Wanting to connect with loved ones who have passed away, some people seek out psychic mediums. A medium herself, Cynthia says family members of clients often become visible to her, energetically speaking, during Tarot readings. “They can appear in a watery image,” she explains. “Sometimes I smell a grandmother’s perfume, or I just get an intense all-encompassing feeling, like great love or great care and concern. Sometimes they’ll come through even if they’re not asked about. They might come in with a message to let a client know they know they’re OK.”
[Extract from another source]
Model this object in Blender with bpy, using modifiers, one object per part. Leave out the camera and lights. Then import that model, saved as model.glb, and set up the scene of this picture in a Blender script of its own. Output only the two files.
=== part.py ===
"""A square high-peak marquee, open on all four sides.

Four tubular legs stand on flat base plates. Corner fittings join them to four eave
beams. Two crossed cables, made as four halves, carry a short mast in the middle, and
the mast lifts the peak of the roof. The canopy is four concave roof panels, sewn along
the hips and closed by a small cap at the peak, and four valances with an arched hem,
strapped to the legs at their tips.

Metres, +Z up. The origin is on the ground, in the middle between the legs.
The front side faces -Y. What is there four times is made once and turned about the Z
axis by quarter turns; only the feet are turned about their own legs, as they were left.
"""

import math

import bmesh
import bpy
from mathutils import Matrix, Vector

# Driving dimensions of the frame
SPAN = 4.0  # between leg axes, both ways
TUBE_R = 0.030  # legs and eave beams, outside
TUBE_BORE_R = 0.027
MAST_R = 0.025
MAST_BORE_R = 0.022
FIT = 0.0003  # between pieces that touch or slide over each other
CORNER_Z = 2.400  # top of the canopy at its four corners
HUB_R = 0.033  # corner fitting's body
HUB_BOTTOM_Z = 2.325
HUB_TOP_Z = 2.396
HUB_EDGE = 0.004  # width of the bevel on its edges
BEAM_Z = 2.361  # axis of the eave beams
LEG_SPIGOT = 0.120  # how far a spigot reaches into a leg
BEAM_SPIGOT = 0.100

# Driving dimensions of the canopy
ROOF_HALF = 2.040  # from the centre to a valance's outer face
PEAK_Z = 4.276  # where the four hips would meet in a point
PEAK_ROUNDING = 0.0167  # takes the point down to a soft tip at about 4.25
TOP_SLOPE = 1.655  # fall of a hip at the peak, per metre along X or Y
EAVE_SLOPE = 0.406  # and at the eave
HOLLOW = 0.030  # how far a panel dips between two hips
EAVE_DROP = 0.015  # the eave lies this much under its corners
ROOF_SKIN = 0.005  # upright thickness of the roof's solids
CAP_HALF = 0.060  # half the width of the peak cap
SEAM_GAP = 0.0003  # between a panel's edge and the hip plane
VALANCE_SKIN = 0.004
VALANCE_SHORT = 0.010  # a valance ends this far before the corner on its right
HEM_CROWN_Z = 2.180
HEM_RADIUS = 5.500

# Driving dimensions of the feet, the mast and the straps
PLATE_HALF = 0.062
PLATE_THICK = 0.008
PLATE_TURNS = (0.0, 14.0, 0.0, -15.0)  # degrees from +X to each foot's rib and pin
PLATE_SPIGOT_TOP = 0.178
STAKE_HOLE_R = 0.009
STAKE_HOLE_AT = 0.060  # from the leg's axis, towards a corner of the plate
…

Cynthia says metaphysical readings aren’t a substitute for therapy or counseling, but she believes their short-term, solution-oriented approach can be beneficial. “You aren’t going to come back 100 times and you don’t have to worry about having to wait for six months or a year to get some relief from your issue,” she notes, “whether it’s acute or something that’s been going on since you were a child. Something is going to move in 25 to 55 minutes. It’s not like it gets solved in 25 minutes, but it does start the resolution process. It’s very rare that someone walks away without some sense of how to clear an issue. Sometimes that involves taking a trip, looking for a new job, or even seeing a counselor.”
Mostly, what Cynthia notices is that at the end of a metaphysical reading, people simply feel better. “They’re more at ease, more relieved,” she states. “They’ve answered some deep questions; they feel like they can breathe, like they can continue on. They might be less depressed–more energized, and hopeful. And some leave sad because they realize they need to get off the path they’re on, but they come to trust their own intuition. Often they say, ‘I knew that. I just didn’t trust it.’ I find what we often do is give them permission to move forward on a course they knew was best for them, but hadn’t given themselves permission to follow.”